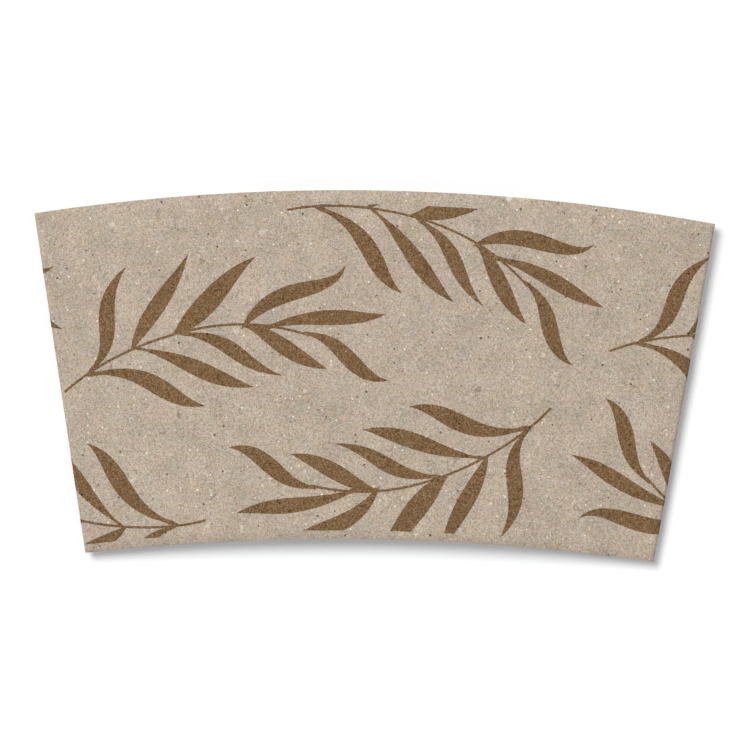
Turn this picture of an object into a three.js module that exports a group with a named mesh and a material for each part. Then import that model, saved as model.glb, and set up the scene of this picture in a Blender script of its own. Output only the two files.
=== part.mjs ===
// A takeaway cup sleeve as it is packed: a fan of board, folded flat at two side creases and
// glued into a tube with a lap seam on its back. Millimetres and degrees, +Z up. It lies on its
// back panel, with the wide rim edge towards +Y and the narrow base edge towards -Y.
//
// Every straight line from base edge to rim edge points at one apex, as on any cone, so one
// section at the rim, shrunk towards the apex, gives the whole surface. Only the board keeps its
// thickness on the way down.
import * as THREE from "three";

const rimWidth = 130.7; // one panel along its wide edge, fold to fold
const baseWidth = 108.8; // one panel along its narrow edge
const wallHeight = 66.5; // down the middle of a panel
const baseEdgeLift = 0.9; // the base edge is cut flatter than its arc, higher by this at the folds
const boardThickness = 0.5;
const foldInnerRadius = 0.3; // inside of a crease, at the rim
const springAngle = 5.2; // each panel springs this far away from flat at its creases
const restWidth = 24; // the back panel lies flat on this strip, at the rim
const lapWidth = 14; // where the two ends of the board are glued together
const lapOffset = 31; // from the middle of the back to the middle of the lap
const joggleWidth = 4; // the inner end steps over the outer one within this
const boardColour = 0xbaab99;

// How finely the curves are cut
const panelSteps = 28;
const foldSteps = 8;
const sideSteps = 9;
const lapSteps = 4;
const joggleSteps = 4;

// The cone that the fan is cut from
const rimRadius = (rimWidth * wallHeight) / (rimWidth - baseWidth);
const baseRadius = rimRadius - wallHeight;

// The section at the rim: two bowed panels between two creases
const spring = THREE.MathUtils.degToRad(springAngle);
const foldRadius = boardThickness + foldInnerRadius;
const foldCentreX = rimWidth / 2 - foldRadius;
const bowEndX = foldCentreX + foldRadius * Math.sin(spring);
const restHalf = restWidth / 2;
const frontBowRadius = bowEndX / Math.sin(spring);
const backBowRadius = (bowEndX - restHalf) / Math.sin(spring);
const backRise = backBowRadius * (1 - Math.cos(spring));
const foldCentreZ = backRise + foldRadius * Math.cos(spring);
const frontTopZ = foldCentreZ + foldRadius * Math.cos(spring) + frontBowRadius * (1 - Math.cos(spring));
const lapOuterX = -lapOffset - lapWidth / 2; // cut end of the outer ply
const lapInnerX = -lapOffset + lapWidth / 2; // cut end of the inner ply

// A station is a point of the printed outside of the board at the rim, with the way out of the
// board there, and how deep below that outside the board's two faces lie.
function station(x, z, outX, outZ, top = 0, bottom = boardThickness) {
  return { x, z, outX, outZ, top, bottom };
}

// The back: flat in the middle, then an arc up to each crease
function backAt(x, top, bottom) {
  const turn = Math.asin(Math.max(Math.abs(x) - restHalf, 0) / backBowRadius);
  const z = backBowRadius * (1 - Math.cos(turn));
  return station(x, z, Math.sign(x) * Math.sin(turn), -Math.cos(turn), top, bottom);
}

// The front: one arc from crease to crease
function frontAt(x) {
  const turn = Math.asin(x / frontBowRadius);
  const z = frontTopZ - frontBowRadius * (1 - Math.cos(turn));
  return station(x, z, Math.sin(turn), Math.cos(turn));
}

// A crease: the board turns round from one panel to the other
function foldAt(side, angle) {
  const [outX, outZ] = [side * Math.cos(angle), Math.sin(angle)];
  return station(side * foldCentreX + foldRadius * outX, foldCentreZ + foldRadius * outZ, outX, outZ);
}

// Values from first to last in equal steps, with both ends
function spread(first, last, steps) {
  return Array.from({ length: steps + 1 }, (_, i) => first + ((last - first) * i) / steps);
}

// Once round the tube, from the cut end of the outer ply to the cut end of the inner ply. The two
// plies of the lap are glued into one thickness, and each cut end is a step in one face.
function sectionStations() {
  const twoPlies = 2 * boardThickness;
  const turned = Math.PI / 2 - spring;
  const lap = spread(lapOuterX, lapInnerX, lapSteps).map((x) => backAt(x, 0, twoPlies));
  const backRight = [
    ...spread(lapInnerX, -restHalf, lapSteps),
    ...spread(restHalf, bowEndX, sideSteps),
  ].map((x) => backAt(x));
  const rightFold = spread(-turned, turned, foldSteps).map((angle) => foldAt(1, angle));
  const front = spread(bowEndX, -bowEndX, panelSteps).map((x) => frontAt(x));
  const leftFold = spread(turned, -turned, foldSteps).map((angle) => foldAt(-1, angle));
  const backLeft = spread(-bowEndX, lapOuterX - joggleWidth, sideSteps).map((x) => backAt(x));
  const joggle = spread(0, 1, joggleSteps).map((share) => {
    const depth = boardThickness * THREE.MathUtils.smoothstep(share, 0, 1);
    return backAt(lapOuterX - joggleWidth * (1 - share), depth, depth + boardThickness);
  });
  return [
    ...lap,
    ...backRight,
    ...rightFold.slice(1, -1),
    ...front,
    ...leftFold.slice(1, -1),
    ...backLeft,
    ...joggle.slice(1),
  ];
}

// Where the base edge crosses the line from a station to the apex
function baseRadiusAt(x) {
  return baseRadius + baseEdgeLift * (x / (rimWidth / 2)) ** 2;
}

// A point on the line from the apex through a station, at this distance from the apex and this
// depth into the board. The apex is the origin here.
function pointOn({ x, z, outX, outZ }, distance, depth) {
  const across = x / rimRadius;
  const up = z / rimRadius;
  const [sideways, forwards] = [Math.sin(across), Math.cos(across)];
  const line = new THREE.Vector3(
    sideways * Math.cos(up),
    forwards * Math.cos(up),
    Math.sin(up),
  );
  const alongX = new THREE.Vector3(forwards, -sideways, 0);
  const alongZ = new THREE.Vector3(
    -sideways * Math.sin(up),
    -forwards * Math.sin(up),
    Math.cos(up),
  );
  return line
    .multiplyScalar(distance)
    .addScaledVector(alongX, -depth * outX)
    .addScaledVector(alongZ, -depth * outZ);
}

// The closed wall: an outside and an inside face between each two stations, and the cut edges of
// the board at the rim and at the base
function sleeveGeometry() {
  const positions = [];
  const indices = [];
  const known = new Map();
  const corner = (from, distance, depth) => {
    const point = pointOn(from, distance, depth);
    const key = point.toArray().map((value) => value.toFixed(5)).join();
    if (!known.has(key)) {
      known.set(key, positions.length / 3);
      positions.push(...point.toArray());
    }
    return known.get(key);
  };
  const triangle = (a, b, c) => {
    if (a !== b && b !== c && c !== a) indices.push(a, b, c);
  };
  const quad = (a, b, c, d) => {
    triangle(a, b, c);
    triangle(a, c, d);
  };
  const rings = sectionStations().map((from) => ({
    outRim: corner(from, rimRadius, from.top),
    inRim: corner(from, rimRadius, from.bottom),
    outBase: corner(from, baseRadiusAt(from.x), from.top),
    inBase: corner(from, baseRadiusAt(from.x), from.bottom),
  }));
  rings.forEach((here, i) => {
    const next = rings[(i + 1) % rings.length];
    quad(here.outBase, here.outRim, next.outRim, next.outBase);
    quad(here.inBase, next.inBase, next.inRim, here.inRim);
    quad(here.outRim, here.inRim, next.inRim, next.outRim);
    quad(here.outBase, next.outBase, next.inBase, here.inBase);
  });
  const geometry = new THREE.BufferGeometry();
  geometry.setAttribute("position", new THREE.Float32BufferAttribute(positions, 3));
  geometry.setIndex(indices);
  geometry.computeVertexNormals();
  geometry.computeBoundingBox();
  return geometry;
}

const sleeve = new THREE.Mesh(
  sleeveGeometry(),
  new THREE.MeshStandardMaterial({ color: boardColour, roughness: 0.92, metalness: 0 }),
);
sleeve.name = "sleeve";

// The origin is under the middle of the sleeve, on the surface that it lies on
const { min, max } = sleeve.geometry.boundingBox;
sleeve.position.set(-(min.x + max.x) / 2, -(min.y + max.y) / 2, -min.z);

const cupSleeve = new THREE.Group();
cupSleeve.add(sleeve);

export default cupSleeve;
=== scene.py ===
# %% [markdown]
# # A coffee cup sleeve, folded flat
#
# The real object is one fan of recycled board, printed with brown leaves, folded at two side
# creases and glued into a tube with a lap down its back. It lies on its back panel. This lesson
# makes it from one idea: everything is first drawn flat on the fan, as the die cutter and the
# printer see it, and one function then wraps the fan into the folded tube.

# %% Start from the shared frame
import math

import bpy
import numpy as np
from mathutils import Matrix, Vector


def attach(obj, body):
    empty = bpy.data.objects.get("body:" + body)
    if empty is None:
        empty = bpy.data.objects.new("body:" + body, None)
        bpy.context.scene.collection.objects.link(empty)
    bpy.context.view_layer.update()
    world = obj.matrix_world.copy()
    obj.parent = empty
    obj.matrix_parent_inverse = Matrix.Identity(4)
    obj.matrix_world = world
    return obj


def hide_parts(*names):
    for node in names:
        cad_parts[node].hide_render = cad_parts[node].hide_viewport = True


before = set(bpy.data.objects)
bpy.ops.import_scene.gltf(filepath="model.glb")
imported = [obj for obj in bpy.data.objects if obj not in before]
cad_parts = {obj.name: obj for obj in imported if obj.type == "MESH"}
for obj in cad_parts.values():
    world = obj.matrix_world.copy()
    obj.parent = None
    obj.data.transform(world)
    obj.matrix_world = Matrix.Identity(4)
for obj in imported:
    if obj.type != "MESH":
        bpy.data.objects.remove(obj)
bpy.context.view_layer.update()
MM = 0.001

# %% [markdown]
# ## The fan and its folded section
#
# The fan's two long edges are arcs about one apex and its sides point at that apex, as on any
# cone. So a place on the fan is given by two numbers: how far round it is, measured along the rim
# edge in millimetres from the middle of the front (the girth), and how far it is from the apex.

# %% Sizes of the fan, in millimetres
RIM_WIDTH = 130.7
BASE_WIDTH = 108.8
WALL_HEIGHT = 66.5
BASE_EDGE_LIFT = 0.9
BOARD = 0.5
FOLD_INNER_RADIUS = 0.3
REST_HALF = 12.0
LAP_MIDDLE = 31.0
LAP_WIDTH = 14.0
JOGGLE = 4.0
SPRING = math.radians(5.2)

RIM_RADIUS = RIM_WIDTH * WALL_HEIGHT / (RIM_WIDTH - BASE_WIDTH)
BASE_RADIUS = RIM_RADIUS - WALL_HEIGHT
print("rim radius", round(RIM_RADIUS, 2), "base radius", round(BASE_RADIUS, 2))

# %% [markdown]
# ## Round the tube
#
# Seen from the rim, the folded board is made of straight stretches and arcs: a slightly bowed
# front, a tight turn at each crease, and a back that lies flat in the middle. Such a line could
# be drawn piece by piece with sines and cosines. It is shorter to say which way the line is
# heading: along an arc the heading changes evenly, and along a straight it stays. So a few knots
# of girth and heading, joined by straight lines, hold the whole section, and adding up small
# steps in that heading gives the places.

# %% Heading of the section at the rim
FOLD_RADIUS = BOARD + FOLD_INNER_RADIUS
FOLD_CENTRE = RIM_WIDTH / 2 - FOLD_RADIUS
BOW_END = FOLD_CENTRE + FOLD_RADIUS * math.sin(SPRING)

front_end = BOW_END / math.sin(SPRING) * SPRING
fold_end = front_end + FOLD_RADIUS * (math.pi - 2 * SPRING)
back_arc = (BOW_END - REST_HALF) / math.sin(SPRING) * SPRING
rest_start = fold_end + back_arc
rest_end = rest_start + 2 * REST_HALF
far_end = rest_end + back_arc
KNOTS = np.array([0, front_end, fold_end, rest_start, rest_end, far_end])
HEADINGS = np.array([0, -SPRING, SPRING - math.pi, -math.pi, -math.pi, -math.pi - SPRING])
print("girth of half the tube:", round(rest_start + REST_HALF, 2), "mm")


# %% Place and outward direction at any girth
def heading(girth):
    """Direction of travel round the section, in radians: the knots' value at the distance from
    the middle of the front, with the sign turned on the left side."""
    return np.sign(girth) * np.interp(np.abs(girth), KNOTS, HEADINGS)


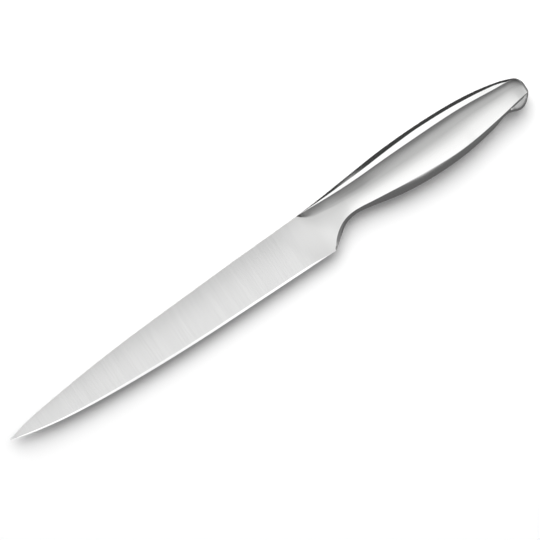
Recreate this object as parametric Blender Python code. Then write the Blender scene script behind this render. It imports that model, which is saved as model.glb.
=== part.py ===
# Fillet knife, steel all over, lying on its side.
#
# X runs along the knife, from the point (-X) to the butt (+X). Y runs across it, from the cutting edge (-Y)
# to the spine (+Y). Z is its thickness. All lengths are in metres.
# A station is a distance along the knife from the heel, where the cutting edge ends: negative towards the
# point, positive towards the butt. A lift is a height above the straight part of the cutting edge, towards
# the spine.

import bmesh
import bpy
import numpy as np

# Blade
BLADE_LENGTH = 0.2014  # heel to point
BLADE_HEIGHT = 0.0274  # cutting edge to spine, at the heel
POINT_LIFT = 0.0118
EDGE_STRAIGHT = 0.070  # straight part of the cutting edge
SPINE_THICKNESS = 0.0022  # at the heel
EDGE_THICKNESS = 0.0006  # behind the edge bevel, at the heel
POINT_THICKNESS = 0.0007
BEVEL_WIDTH = 0.0015
HEEL_BEVEL = 0.0003
BEVEL_RUNOUT = 0.012  # where the bevel starts to narrow, in front of the heel

# Shoulder, where the blade swells into the handle
FLARE_AT_SPINE = 0.022  # its start in front of the heel, at the spine
FLARE_AT_EDGE = 0.010  # its start in front of the heel, at the edge
FLARE_RUN = 0.015  # the stretch over which it gets steeper
FLARE_SLOPE = 0.18
FLARE_BLEND = 0.0015
NOTCH_START = 0.0086  # start of the roll-off at the spine, in front of the heel
NOTCH_WIDTH = 0.0056
NOTCH_GROWTH = 0.004  # the stretch in which it opens
NOTCH_FADE = 0.016  # where its lower border has become smooth, behind the heel

# Outline of the handle
HANDLE_LENGTH = 0.1322  # heel to the end of the butt
HANDLE_RISE = 0.0050  # of its top over the spine at the heel
TOP_STATION = 0.070  # where its top is highest
NECK_STATION = 0.0195
NECK_LIFT = 0.0104
BELLY_STATION = 0.065
BELLY_LIFT = 0.0040
HOOK_SETBACK = 0.0160  # of the hollow in front of the beak, from the end of the butt
HOOK_LIFT = 0.0102
BEAK_SETBACK = 0.0084
BEAK_LIFT = 0.0083
BUTT_LIFT = 0.0177  # of the end of the butt
SHOULDER_SETBACK = 0.0049  # of the butt's upper corner
SHOULDER_LIFT = 0.0253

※

| OBJECTIVE |
The lines above from the one containing "const sleeve = new" through the one containing "bpy.data.objects.remove(obj)" are to be set down exactly, and no others.

| SOLUTION FOR THIS EXERCISE |
const sleeve = new THREE.Mesh(
  sleeveGeometry(),
  new THREE.MeshStandardMaterial({ color: boardColour, roughness: 0.92, metalness: 0 }),
);
sleeve.name = "sleeve";

// The origin is under the middle of the sleeve, on the surface that it lies on
const { min, max } = sleeve.geometry.boundingBox;
sleeve.position.set(-(min.x + max.x) / 2, -(min.y + max.y) / 2, -min.z);

const cupSleeve = new THREE.Group();
cupSleeve.add(sleeve);

export default cupSleeve;
=== scene.py ===
# %% [markdown]
# # A coffee cup sleeve, folded flat
#
# The real object is one fan of recycled board, printed with brown leaves, folded at two side
# creases and glued into a tube with a lap down its back. It lies on its back panel. This lesson
# makes it from one idea: everything is first drawn flat on the fan, as the die cutter and the
# printer see it, and one function then wraps the fan into the folded tube.

# %% Start from the shared frame
import math

import bpy
import numpy as np
from mathutils import Matrix, Vector


def attach(obj, body):
    empty = bpy.data.objects.get("body:" + body)
    if empty is None:
        empty = bpy.data.objects.new("body:" + body, None)
        bpy.context.scene.collection.objects.link(empty)
    bpy.context.view_layer.update()
    world = obj.matrix_world.copy()
    obj.parent = empty
    obj.matrix_parent_inverse = Matrix.Identity(4)
    obj.matrix_world = world
    return obj


def hide_parts(*names):
    for node in names:
        cad_parts[node].hide_render = cad_parts[node].hide_viewport = True


before = set(bpy.data.objects)
bpy.ops.import_scene.gltf(filepath="model.glb")
imported = [obj for obj in bpy.data.objects if obj not in before]
cad_parts = {obj.name: obj for obj in imported if obj.type == "MESH"}
for obj in cad_parts.values():
    world = obj.matrix_world.copy()
    obj.parent = None
    obj.data.transform(world)
    obj.matrix_world = Matrix.Identity(4)
for obj in imported:
    if obj.type != "MESH":
        bpy.data.objects.remove(obj)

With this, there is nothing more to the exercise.